In my mind, there are two John's. One is very charismatic, and fun to be around. He is lighthearted and complimentary, and positive.  This is the man that I miss spending time with. When a lot of time has gone by, and the wounds from the other John begin to fade in memory, I begin to miss this John. As a child, I ached for the praise of this John, and as I got older, I learned that the longer I could pretend that the other John had never existed, the longer this one would stick around.  If I could ignore the elephant in the room, and play on his terms, I could hold the chimera of his affection for a time. Though he signed away his parental rights, my mom allowed us to spend time together so I wouldn't resent her for his absence. We went to baseball games and waterparks, races, and sled pulls, and occasionally, he would come to my school functions.

But always, there is a cycle. I never know what turns it, and suddenly I am with the other John. Anyone who has been in a codependent relationship knows the feeling of walking on eggshells, waiting to step on the inevitable hidden land mine. My dad hasn't had a drink in many years, but the pattern of alcoholic behavior is still there.  This John, how do I tell you what it is like for a child to be blamed for being unloved....if I could only behave somehow, or not say the wrong thing, he would love me, wouldn't he?? My small child self wondered.  Isn't it wrong not to love your child? He would tell me in a thousand ways how things were my fault and my mother's, and call me names, and the thing is, he has filled in the memory gaps with things that didn't happen, and in his mind the are irrefutably true, there is no way out.  This invariably ends in only one way, with years of silence.

When he comes around again, he acts as though it has never been, and so always, have I, until this time. Many of you that are my friends on face book, have seen glimmers of our facebook relationship this time. Small things awakened a dangerous sliver of hope, through experience, I should know how convincing the honeymoon stage can be, but he even told me he had become a Christian, and as it ever is with a parent, you never totally give up.
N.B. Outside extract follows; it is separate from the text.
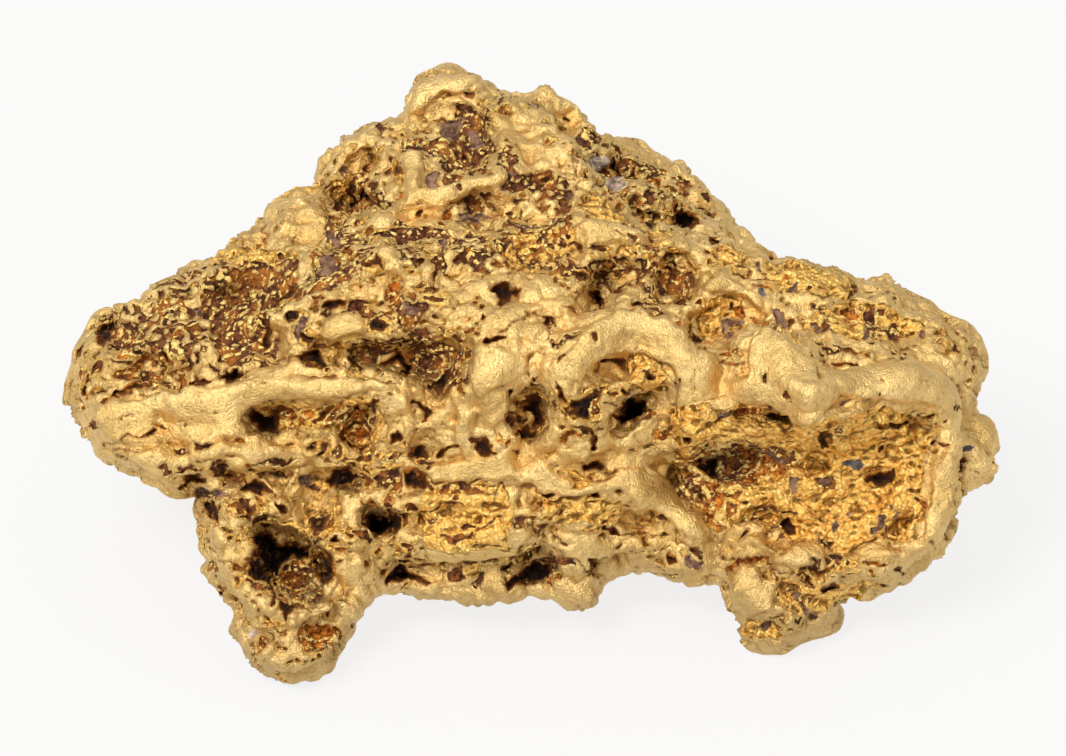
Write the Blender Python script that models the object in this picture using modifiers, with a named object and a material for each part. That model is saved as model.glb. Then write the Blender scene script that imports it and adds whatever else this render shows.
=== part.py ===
"""A natural gold nugget: one worn, spongy lump of gold that stands on two front feet and a broad heel.

The nugget is laid out on a drawing sheet that is square to the line of sight of its best side, which looks
down on it from LOOK_DOWN degrees. A place on that side is (x, y, depth) in millimetres: x to the right and
y down from the sheet's top left corner, and depth behind the sheet, along the line of sight through (x, y).
The row frame has +Z up, +Y away from the viewer, and its origin under the middle of the nugget, on the
plane that the feet stand on.
"""

import math

import bmesh
import bpy
import numpy as np
from mathutils import Matrix, Vector
from mathutils.bvhtree import BVHTree

# Driving dimensions, in millimetres and degrees.
SHEET_CENTRE = (10.66, 7.56)
LOOK_DOWN = 38.0
EYE_DISTANCE = 250.0
FEET_HEIGHT = -4.45  # the plane of the feet, measured up from the sheet's centre
WORN_FLAT = 0.1  # how much of each foot is worn away to a flat
RIDGE_CLEARANCE = 1.2  # the seeded ridges of the hidden sides stay this far above the plane of the feet
PIT_CLEARANCE = 0.6  # and their pits this far
TRIANGLES = 9400

# Steps of the making, in millimetres.
CORE_VOXEL = 0.16
SKIN_VOXEL = 0.13
CHAIN_STEP = 0.4  # spacing of the beads of a ridge, as a share of their radius

MM = 0.001
NAME = "gold_nugget"
SEED = 7

# The body: (x, y, depth, half width, half height, half depth, turn in degrees) of each lump.
MASSES = [
    (10.2, 7.3, 0.9, 6.6, 3.3, 3.3, 0),
    (5.6, 7.3, 0.9, 3.9, 2.0, 2.4, 24),
    (15.8, 8.2, 0.6, 3.3, 2.7, 2.6, -8),
    (9.6, 4.9, 2.2, 2.7, 2.6, 2.4, 0),
    (12.6, 5.4, 1.9, 2.6, 1.7, 2.6, -24),
    (10.2, 9.8, 0.2, 4.4, 1.9, 1.9, 0),
    (12.2, 7.6, -0.9, 2.6, 1.5, 1.9, 8),
    (16.2, 7.6, -0.9, 2.7, 1.1, 1.7, -6),
]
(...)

This time though, the land mine came publicly on my facebook feed, set off by a seemingly innocent post of mine about Morgan enjoying vacation bible school, and it played out like Jerry Springer live on facebook.

And so it is that I am processing that loss, again. I am sad, because I have long prayed for a chance to share Jesus with my dad, I failed to communicate well that it is not about me being good and doing things right, it is about Jesus on the cross, covering my sin in his grace, and that doesn't mean that thereafter we are perfect, and never respond out of our hurt instead of His grace, it means that we are loved by a love that large enough to cover our imperfections, a love that we do not have to earn.
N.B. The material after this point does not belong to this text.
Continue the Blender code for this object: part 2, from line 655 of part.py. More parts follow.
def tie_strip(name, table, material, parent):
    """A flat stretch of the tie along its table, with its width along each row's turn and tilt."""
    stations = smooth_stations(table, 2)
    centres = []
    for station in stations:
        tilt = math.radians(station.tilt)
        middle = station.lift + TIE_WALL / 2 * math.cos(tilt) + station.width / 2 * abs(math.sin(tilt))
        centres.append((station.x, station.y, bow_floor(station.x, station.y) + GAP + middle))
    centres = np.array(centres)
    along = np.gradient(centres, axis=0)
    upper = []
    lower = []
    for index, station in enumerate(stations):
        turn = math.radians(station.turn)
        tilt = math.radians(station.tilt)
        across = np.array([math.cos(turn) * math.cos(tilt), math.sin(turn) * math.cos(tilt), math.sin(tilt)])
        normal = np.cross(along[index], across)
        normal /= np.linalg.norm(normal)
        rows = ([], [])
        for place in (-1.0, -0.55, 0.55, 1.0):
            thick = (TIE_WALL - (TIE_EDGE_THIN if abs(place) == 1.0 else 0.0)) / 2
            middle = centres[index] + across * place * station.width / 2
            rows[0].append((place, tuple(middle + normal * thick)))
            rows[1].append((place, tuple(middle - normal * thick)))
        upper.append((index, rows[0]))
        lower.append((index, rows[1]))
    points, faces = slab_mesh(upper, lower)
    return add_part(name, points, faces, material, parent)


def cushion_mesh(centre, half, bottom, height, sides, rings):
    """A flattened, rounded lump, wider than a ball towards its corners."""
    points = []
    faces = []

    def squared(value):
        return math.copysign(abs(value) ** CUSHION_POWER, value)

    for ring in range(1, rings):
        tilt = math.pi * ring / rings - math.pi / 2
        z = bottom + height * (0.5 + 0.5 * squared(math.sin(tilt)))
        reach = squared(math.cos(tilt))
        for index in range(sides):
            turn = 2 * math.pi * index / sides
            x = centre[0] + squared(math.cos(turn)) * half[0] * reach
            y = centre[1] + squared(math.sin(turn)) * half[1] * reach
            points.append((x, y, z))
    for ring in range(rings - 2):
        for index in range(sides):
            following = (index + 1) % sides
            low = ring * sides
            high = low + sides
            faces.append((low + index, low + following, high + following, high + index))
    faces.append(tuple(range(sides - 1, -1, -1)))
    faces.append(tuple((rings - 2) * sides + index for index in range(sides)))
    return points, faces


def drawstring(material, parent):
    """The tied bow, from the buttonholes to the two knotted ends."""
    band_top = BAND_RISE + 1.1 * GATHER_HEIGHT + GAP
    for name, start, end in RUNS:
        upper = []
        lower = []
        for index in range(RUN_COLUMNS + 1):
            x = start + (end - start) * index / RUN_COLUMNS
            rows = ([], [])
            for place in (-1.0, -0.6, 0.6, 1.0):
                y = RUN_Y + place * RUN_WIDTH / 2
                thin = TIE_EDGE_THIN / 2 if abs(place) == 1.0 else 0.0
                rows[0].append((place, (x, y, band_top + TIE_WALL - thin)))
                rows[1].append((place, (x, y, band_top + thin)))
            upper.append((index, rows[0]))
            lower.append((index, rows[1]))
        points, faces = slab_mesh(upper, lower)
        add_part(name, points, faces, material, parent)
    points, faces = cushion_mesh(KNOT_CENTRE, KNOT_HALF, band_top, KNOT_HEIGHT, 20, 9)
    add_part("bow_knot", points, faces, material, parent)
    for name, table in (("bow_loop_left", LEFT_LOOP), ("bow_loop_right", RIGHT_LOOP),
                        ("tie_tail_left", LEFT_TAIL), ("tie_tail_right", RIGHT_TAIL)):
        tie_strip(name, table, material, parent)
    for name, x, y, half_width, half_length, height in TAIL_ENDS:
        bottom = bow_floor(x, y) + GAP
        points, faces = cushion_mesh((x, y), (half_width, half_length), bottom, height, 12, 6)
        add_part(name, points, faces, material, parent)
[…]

But friends, I gained from this exchange as well. Jesus is the only one who can save my dad, not me. I don't bare that burden, and from this conversation I learned how much I have grown.  I am not afraid of the pain anymore. It can be a part of my life, but it will not keep my from protecting my family, or telling the truth, or standing up for what I believe. He doesn't wield that power over me anymore.  Also, I always believed that he was so clever at manipulation, that anyone would fall under his spell, and believe the things he said about me. The support that I received was humbling and amazing.  I love you all so much for standing at my side, and loving me. I know I am an imperfect sinner, but I am not those words he spoke to me, the ones chosen because they cut deep. Thank you for seeing me. And so another round ends, but leaves me so much stronger, and so grateful for the love of Jesus, and my wonderful stepdad who chose hard love. Please continue to pray for me, and him. I leave it in God's hands.